Think for a moment of the number of men that a line running from Howrah to Delhi must use, and you will realise what an enormous amount of patronage the Company holds in its hands. Naturally a father who has worked for the line expects the line to do something for the son; and the line is not backward in meeting his wishes where possible. The sons of old servants may be taken on at fifteen years of age, or thereabouts, as apprentices in the "shops," receiving twenty rupees in the first and fifty in the last year, of their indentures. Then they come on the books as full "men" on perhaps Rs. 65 a month, and the road is open to them in many ways.

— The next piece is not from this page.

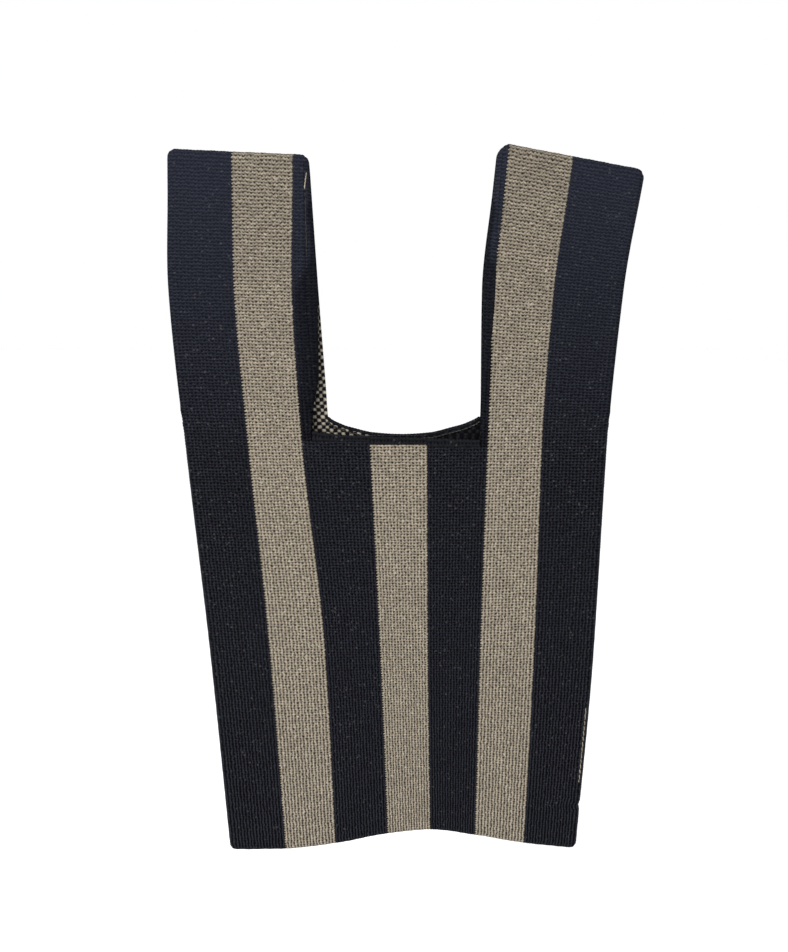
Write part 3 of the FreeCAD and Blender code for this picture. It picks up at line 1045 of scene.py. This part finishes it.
@dataclass
class Panel:
    """One stripe of the front or back between two heights."""

    shop: Workshop
    number: int
    face: Face

    def columns(self) -> np.ndarray:
        """Return the wale coordinate of every mesh column."""
        return self.shop.gauge.columns(self.shop.gauge.wales(zone_yarn(self.number)))

    def upper(self, name: str, first: int) -> Sheet:
        """Lay out the stripe from a course below the handle roots down to the waist.

        Args:
            name: The piece's name.
            first: The first course, 0 at the handle roots.

        Returns:
            The sheet, ready to mesh.
        """
        shop = self.shop
        course = shop.gauge.courses(first, shop.upper_courses)
        z = shop.form.root - shop.gauge.extended(course) * shop.pitch
        return self._sheet(name, z[:, None] + 0.0 * self.columns(), course)

    def lower(self, name: str) -> Sheet:
        """Lay out the stripe from the waist down to the foot.

        Args:
            name: The piece's name.

        Returns:
            The sheet, ready to mesh.
        """
        shop, form = self.shop, self.shop.form
        course = shop.gauge.courses(0, shop.lower_courses)
        rows = shop.gauge.extended(course)
        rows[-1] = course[-1]
        rows = rows / shop.lower_courses
        columns = self.columns()
        part = columns / columns[-1]
        left, right = form.feet[self.number], form.feet[self.number + 1]
        foot = form.foot_line(left[0] + (right[0] - left[0]) * part) + form.half
        z = form.waist + rows[:, None] * (foot - form.waist)[None, :]
        z[-1] = z[-2] - 0.01 * MM
        return self._sheet(name, z, course + shop.upper_courses)

    def _sheet(self, name: str, z: np.ndarray, course: np.ndarray) -> Sheet:
        """Return the sheet whose rows lie at the given heights."""
        form = self.shop.form
        columns = self.columns()
        part = columns / columns[-1]
        left = form.edge(self.number, z[:, 0])[:, None]
        right = form.edge(self.number + 1, z[:, -1])[:, None]
        middle = form.layer(left + (right - left) * part[None, :], z, self.face)
        wale, rows = grids(columns, course)
        wale += STRIPE_OFFSET * self.number
        sides = (float(self.number != LEFT_SIDE), float(self.number + 1 != RIGHT_SIDE))
        return Sheet(name, middle, wale, rows, flip=self.face is Face.FRONT, scallop=sides)


@dataclass
class UpperBody:
    """The fixed part of the body, from the handle roots to the waist."""

    shop: Workshop

    def build(self) -> None:
        """Build the front side stripes and all the back stripes."""
        for number in (0, 1, 5, 6):
            self._panel(number, Face.FRONT, 0)
        for number in range(len(ZONES)):
            self._panel(number, Face.BACK, 1 if number in MOUTH else 0)

    def _panel(self, number: int, face: Face, first: int) -> None:
        """Build one stripe and fix it to the upper body."""
        name = f"{face.name.lower()}_upper_{ZONES[number]}"
        shape = Panel(self.shop, number, face).upper(name + "_knit", first)
        inside = Inside.LIGHT if number == 2 and face is Face.BACK else Inside.DARK
        piece = self.shop.sheet(shape, zone_yarn(number), inside, (name,))
        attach(piece, "upper_body")
        self.shop.declare(piece, shape)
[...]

They may become foremen of departments on Rs. 500 a month, or drivers earning with overtime Rs. 370; or if they have been brought into the audit or the traffic, they may control innumerable Babus and draw several hundreds of rupees monthly; or, at eighteen or nineteen, they may be ticket–collectors, working up to the grade of guard, etc. Every rank of the huge, human hive has a desire to see its sons placed properly, and the native workmen, about three thousand, in the locomotive department only, are, said one man, "making a family affair of it altogether. You see all those men turning brass and looking after the machinery? They've all got relatives, and a lot of 'em own land out Monghyr–way close to us. They bring on their sons as soon as they are old enough to do anything, and the Company rather encourages it. You see the father is in a way responsible for his son, and he'll teach him all he knows, and in that way the Company has a hold on them all. You've no notion how sharp a native is when he's working on his own hook. All the district round here, right up to Monghyr, is more or less dependent on the railway."

The Babus in the traffic department, in the stores, issue department, in all the departments where men sit through the long, long Indian day among ledgers, and check and pencil and deal in figures and items and rupees, may be counted by hundreds. Imagine the struggle among them to locate their sons in comfortable cane–bottomed chairs, in front of a big pewter inkstand and stacks of paper! The Babus make beautiful accountants, and if we could only see it, a merciful Providence has made the Babu for figures and detail. Without him, the dividends of any company would be eaten up by the expenses of English or city–bred clerks. The Babu is a great man, and, to respect him, you must see five score or so of him in a room a hundred yards long, bending over ledgers, ledgers, and yet more ledgers—silent as the Sphinx and busy as a bee. He is the lubricant of the great machinery of the Company whose ways and works cannot be dealt with in a single scrawl.

Chapter II

The Shops

The railway folk, like the army and civilian castes, have their own language and life, which an outsider cannot hope to understand. For instance, when Jamalpur refers to itself as being "on the Long Siding," a lengthy explanation is necessary before the visitor grasps the fact that the whole of the two hundred and thirty odd miles of the loop from Luckeeserai to Kanu–Junction via Bhagalpur is thus contemptuously treated. Jamalpur insists that it is out of the world, and makes this an excuse for being proud of itself and all its institutions. But in one thing it is badly, disgracefully provided. At a moderate estimate there must be about two hundred Europeans with their families in this place. They can, and do, get their small supplies from Calcutta, but they are dependent on the tender mercies of the bazaar for their meat, which seems to be hawked from door to door. There is a Raja who owns or has an interest in the land on which the station stands, and he is averse to cow–killing. For these reasons, Jamalpur is not too well supplied with good meat, and what it wants is a decent meat–market with cleanly controlled slaughtering arrangements. The "Company," who gives grants to the schools and builds the institute and throws the shadow of its protection all over the place, might help this scheme forward.